About the winless and undefeated teams, that will appear in a future post (most likely tomorrow or Monday). I plan to milk this idea for several posts
This is all very interesting, but I think not knowing who the "best" team is at the end of the regular season is the essence of sports. You have the NFL's seeding process which assigns a team in each conference the "1st seed" - home field advantage, first round bye, yada-yada-yada. I am sure that fans of many a 2 seed, 3 seed etc can argue if we "got that field goal, didn't have that game losing INT for TD, etc" - their team would be the 1 seed. I am less concerned with some team having some slightly less computer generated rating winning over some team that has a slightly higher computer generated rating. If the cowboys lose to the 1998 cards - TOO F'ING BAD - better luck next time. How about some analysis of how the NFL's seeding system (of byes and homefield advantage) affect "lessor rated teams" when they are seeded higher than "higher rated teams". Now THAT would be interesting. Like the NCAA Tourney - the #1 team in the country might not win every year but you gotta be DAMN good to crawl through all six straight games and even if you are cinderella, you deserved to win and the teams you beat deserved to lose and there is no sympathy for crying about it. Without huge upsets there would be no sour grapes and without sour grapes there would be no making fun of fans of the teams you hate. Cowboy fans are BITTER about 1994 loss to the 49ers and BITTER about the 1998 loss to the Cards - as well as a few others (when was the Jackie Smith drop - GOD I STILL HEAR ABOUT THAT TODAY) and trust me, the more bitter the better. Anyway, I can't remember what my original point was. Good Luck Sir.
You may already have this planned, but I'd be interested in results specific to the Suerbowl itself ie. once the two Superbowl participants are determined, how often does the better team in the Superbowl end up losing? And, how often does the #1 team at least make it to the Superbowl?
Champions get way too much credit. If the "best team" is the "champion" less than a quarter of the time, given the fact that everybody's enamored with "winners", it follows that winning championships is overrated!
The following conversation could legitimately happen 3 times out of every 4 years:
-------------------------------------
"Best" Team: "We're better than you!"
Super Bowl Winner: "Scoreboard!"
-------------------------------------
This being said, I am not too surprized the best team only should win 24% of the time. Assuming that the best team usually has 2 playoff games and a Super Bowl to win, that means they have to win 3 games against what are often other strong teams. This means that if they had a 62% chance of winning each such game, they would have just a 24% chance of winning all 3.

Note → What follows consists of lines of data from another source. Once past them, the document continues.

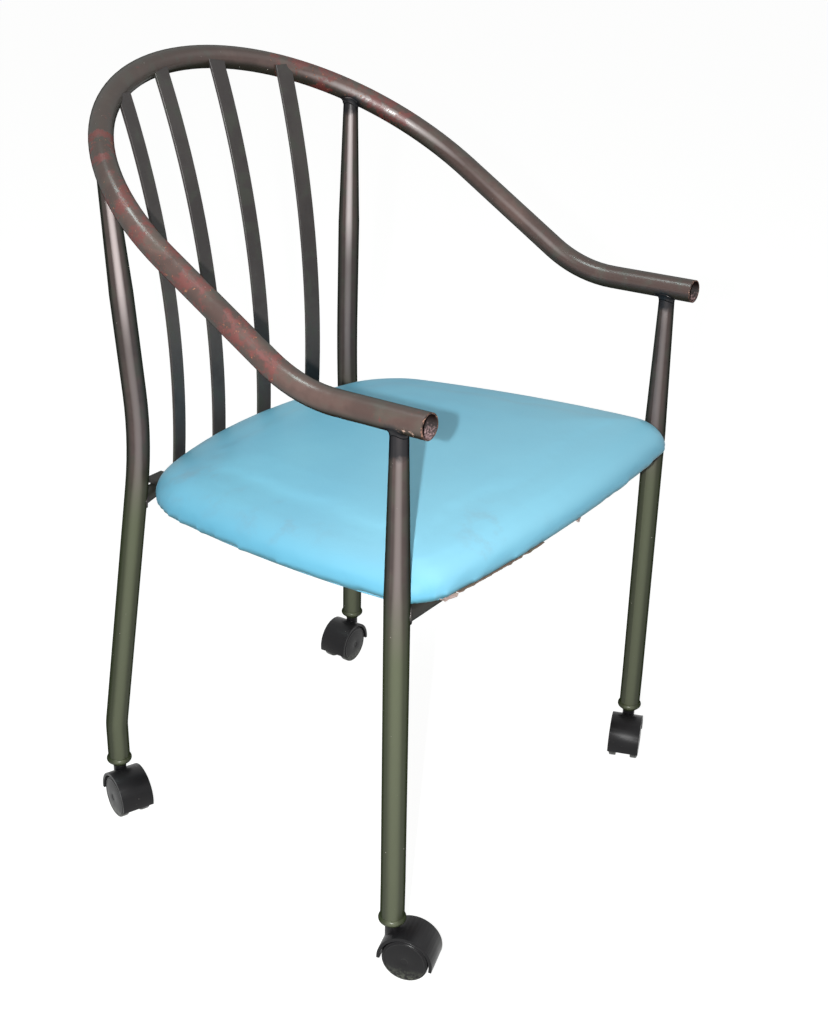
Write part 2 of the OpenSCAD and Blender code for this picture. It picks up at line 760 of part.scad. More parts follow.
hoop_rail();
front_leg(-1);  // front_leg_left
front_leg(1);  // front_leg_right
rear_leg(-1);  // rear_leg_left
rear_leg(1);  // rear_leg_right
back_slat(1, -1);  // back_slat_1
back_slat(0, -1);  // back_slat_2
back_slat(0, 1);  // back_slat_3
back_slat(1, 1);  // back_slat_4
rear_seat_rail();
front_seat_rail();
seat_bar(-1);  // seat_bar_left
seat_bar(1);  // seat_bar_right
seat_board();
seat_foam();
seat_cover();
seat_screws();
seat_staples();
leg_socket(0);  // leg_socket_fl
leg_socket(1);  // leg_socket_fr
leg_socket(2);  // leg_socket_rl
leg_socket(3);  // leg_socket_rr
caster_stem(0);  // caster_stem_fl
caster_stem(1);  // caster_stem_fr
caster_stem(2);  // caster_stem_rl
caster_stem(3);  // caster_stem_rr
stem_clip(0);  // stem_clip_fl
stem_clip(1);  // stem_clip_fr
stem_clip(2);  // stem_clip_rl
stem_clip(3);  // stem_clip_rr
caster_hood(0);  // caster_hood_fl
caster_hood(1);  // caster_hood_fr
caster_hood(2);  // caster_hood_rl
caster_hood(3);  // caster_hood_rr
caster_axle(0);  // caster_axle_fl
caster_axle(1);  // caster_axle_fr
caster_axle(2);  // caster_axle_rl
caster_axle(3);  // caster_axle_rr
wheel(0, 1);  // wheel_a_fl
wheel(0, -1);  // wheel_b_fl
wheel(1, 1);  // wheel_a_fr
wheel(1, -1);  // wheel_b_fr
wheel(2, 1);  // wheel_a_rl
wheel(2, -1);  // wheel_b_rl
wheel(3, 1);  // wheel_a_rr
wheel(3, -1);  // wheel_b_rr
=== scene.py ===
"""Looks of a weathered tube armchair on twin-wheel casters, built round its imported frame."""
import json
import math

import bmesh
import bpy
from bpy.props import FloatProperty, FloatVectorProperty, IntProperty, PointerProperty, StringProperty
from mathutils import Matrix, Vector, noise
from mathutils.bvhtree import BVHTree


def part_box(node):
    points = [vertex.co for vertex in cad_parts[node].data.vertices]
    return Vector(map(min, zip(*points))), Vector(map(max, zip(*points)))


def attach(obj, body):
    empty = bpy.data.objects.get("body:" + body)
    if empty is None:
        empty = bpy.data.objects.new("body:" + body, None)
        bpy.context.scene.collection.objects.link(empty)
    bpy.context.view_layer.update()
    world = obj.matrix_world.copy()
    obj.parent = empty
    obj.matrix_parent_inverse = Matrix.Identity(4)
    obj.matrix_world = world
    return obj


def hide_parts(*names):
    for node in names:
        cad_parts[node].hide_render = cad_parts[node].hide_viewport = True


bl_info = {
    "name": "Weathered Tube Armchair",
    "version": (1, 0, 0),
    "blender": (4, 5, 0),
    "location": "3D View > Sidebar > Armchair",
    "description": "Dresses a steel tube armchair: worn enamel, welds, padded seat, torn hem and casters",
    "category": "Object",
}

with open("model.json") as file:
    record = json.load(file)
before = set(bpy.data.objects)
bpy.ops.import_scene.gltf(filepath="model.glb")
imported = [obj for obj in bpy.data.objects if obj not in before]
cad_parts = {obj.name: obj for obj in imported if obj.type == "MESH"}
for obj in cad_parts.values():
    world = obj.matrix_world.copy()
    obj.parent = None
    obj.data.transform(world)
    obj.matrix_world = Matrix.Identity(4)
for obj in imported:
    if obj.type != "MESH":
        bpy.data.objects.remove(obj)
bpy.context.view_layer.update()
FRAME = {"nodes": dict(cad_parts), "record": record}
NODES = FRAME["nodes"]
JOINTS = {joint["name"]: joint for joint in FRAME["record"]["behaviour"]["joints"]}
MOUNTS = {mount["name"]: mount for mount in FRAME["record"]["mounts"]}
FEET = ("fl", "fr", "rl", "rr")
LEGS = ("front_leg_left", "front_leg_right", "rear_leg_left", "rear_leg_right")
SLATS = ("back_slat_1", "back_slat_2", "back_slat_3", "back_slat_4")
UP = Vector((0, 0, 1))
TUBE_WALL = 0.0015
ARM_FALL = 0.0308    # the arm's centre line falls by this much of its run towards the back
BOARD_ROOM = 0.0006  # room between the board and the pad
BOARD_HOLD = 0.004   # padding nearer than this to the board keeps its place
PRESSED_FROM = 0.006  # padding lower than this over the seat plane keeps its place
RIM_LIFT = 0.0011    # the pad's lowest rim lies on the hem, this high over the seat plane
SMOOTHINGS = 14
CLOTH_FRAMES = 20
PROBE_BACK = 0.03    # a ray that looks for a weld's place starts this far back
PROBE_REACH = 0.07   # and looks this far


# ---- settings ----

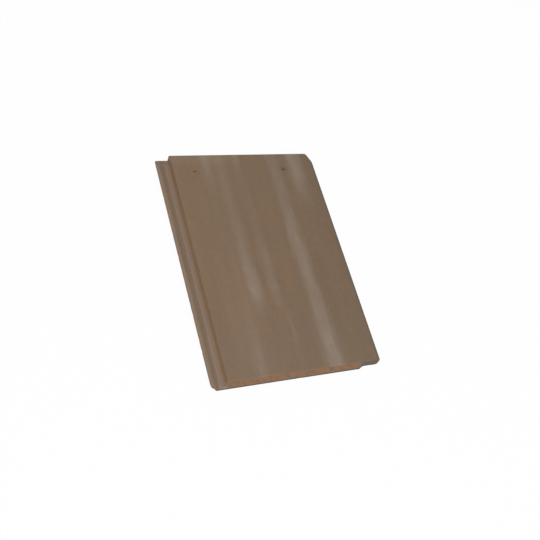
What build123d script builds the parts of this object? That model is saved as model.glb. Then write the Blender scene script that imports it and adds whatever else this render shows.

Further, I generally see football games (or any sports contest) as each team using their talent, skill, coaching, cleverness, etc. to stack the deck in their favor to give themselves the best chance to win a given game. The game basically comes down to one team using their stacked deck to defeat the other team and their stacked deck. Therefore, winning or losing is not a direct function of who's better. A 60% winner is, alas, a 40% loser.
Interesting, I would have thought one of the top 3 teams would win it more than 50% of the time.
Would it be possible for you to do true strength calculations for the past 40 seasons and see how the results match up against your simulation?
Obviously there would be differences because of league size and schedule format, but I think it would be interesting to know how often the top team won the superbowl, and how often one of the top 3 does.
You made the Jets finally make the Super Bowl and then lose to the worst team in the league???
I think this is an exercise in circular logic. OF COURSE you're going to get that win distribution if you use that math.
You need to add some rigor from game theory here. Remember, there is ZERO intrinsic value to the participants in any result other than win or loss. Thus the only stats (or numbers) that matter are those that predict wins (or losses) well.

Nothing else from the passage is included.